Quality-control points to confirm
- Canvas weight is checked against the approved spec within a written tolerance, commonly agreed as a percentage or GSM range before production.
- Fabric composition, weave, hand feel, shade, finish, and odor match the approved swatch or sealed sample before panels are cut.
- Roll-to-roll shade variation is controlled so the front, back, flap, gusset, and strap-facing areas on the same bag do not look mismatched.
- Finished width, height, gusset depth, flap length, strap width, strap length, and strap drop are measured against the approved tolerance.
- Logo placement is checked from fixed reference points such as top edge, side seam, flap centerline, or pocket edge, not by eye only.
- Print opacity, edge sharpness, registration, curing, rub resistance, and flex behavior are checked on the actual canvas color and finish.
- Small text, thin lines, white ink, metallic ink, and high-coverage artwork are inspected more tightly because textured canvas can expose defects.

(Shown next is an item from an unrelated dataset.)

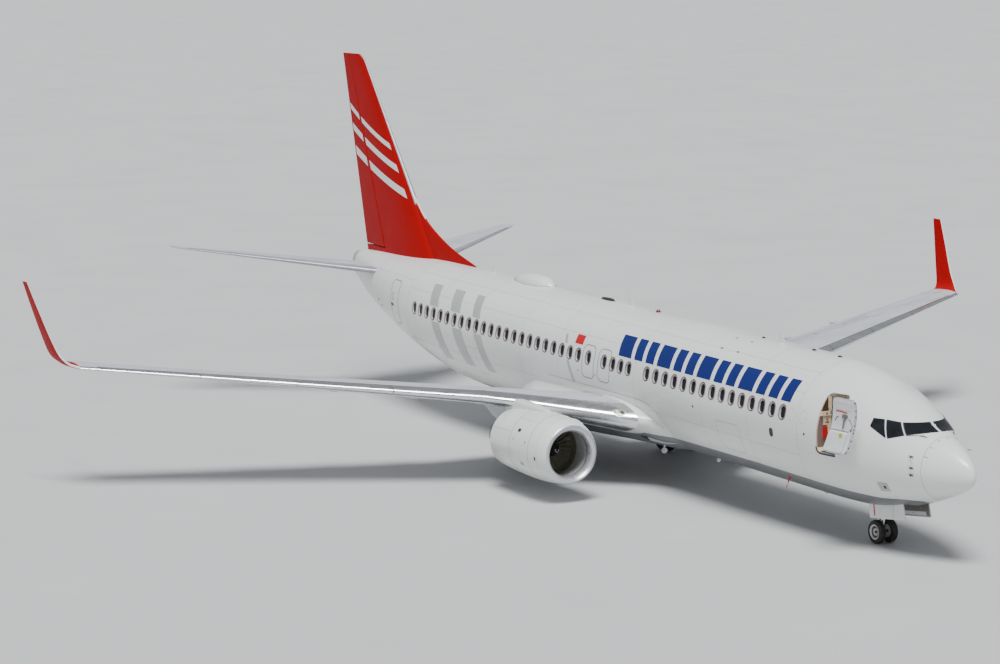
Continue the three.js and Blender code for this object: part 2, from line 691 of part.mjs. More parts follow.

- Top hem, bottom seam, flap seam, boxed corners, and strap anchors show even stitch length, secure backstitching, and no skipped stitches.
- Stress points such as strap ends, D-rings, buckles, snap tabs, zipper ends, and pocket openings are reinforced according to the approved sample.
- Zippers open and close smoothly, zipper tape sits flat, pullers are secure, and the track does not wave or snag at seam intersections.